Jesus’ call to the disciples and to the community in this reading reveal to us this very thing. When Jesus says he is going to be with Mary and Martha, the disciples are convinced he is beyond reason. The Judeans are trying to stone you, they tell him, you will be in such terrible danger if you go back there. And they are right. His return leads right to his execution. The disciples have every reason to very scared. But Jesus tells them they must go anyway – their friend is in need. And they go. Maybe not easily – “Let us go that we may die,” Thomas says to another disciple, but they go. And we are to do the same. We are to help those who sit in the dark. Even if it feels risky and perhaps hopeless, we are to go to them, we are to be with them. We are to show them with what we do that we trust that God will be with them, with us, in this pain, even if they, even if we, can’t sense, can’t believe it.
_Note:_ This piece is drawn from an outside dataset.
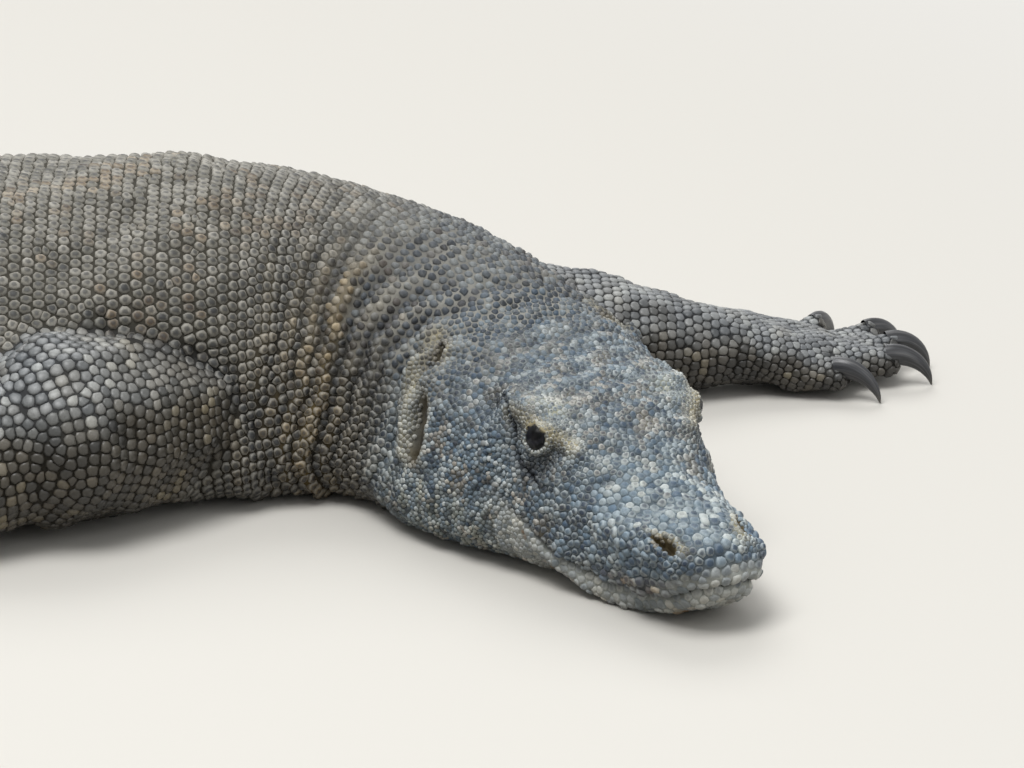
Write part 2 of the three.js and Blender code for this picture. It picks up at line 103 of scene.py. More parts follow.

And here is a beautiful part of this reading, when new life comes – in this case in the shape of a very dead man out of a tomb – but however it comes, the community that surrounds those who are grieving are the ones who are to receive this life: together we are to help nurture it and make this life full again.
You see, as Lazarus stumbles out of the tomb, still bound and struggling to walk, Jesus looks to the community and tells them to unwrap him that he may return to his family. Jesus just raised a man from the dead. He could have easily had him walk out boldly, not needing anyone. But no, this new life needs help, and Jesus calls those who surround the ones in loss, those who came to weep with Mary and Martha, to do their part.
So what will you say, what will you do this week? Can we trust this week and in the coming weeks that God is with us, gently making a way as four homeless families stay in our midst, even if it might at times feel inconvenient at times? Can we trust that God is with us to help us discern how to use this building, where to put our finances and our resources, even if the choices are difficult and we are unsure?
This reading tells us to trust and it tells us how. We are to weep with the broken, the bereft; we are to trust that God is present even when we can’t feel it; we are to go into places that don’t feel comfortable and we are to wait with those who need it, we are to wait and watch for unexpected but promised new life. And when the shoots of New Life, come, and it will come, we are to be there to help it grow.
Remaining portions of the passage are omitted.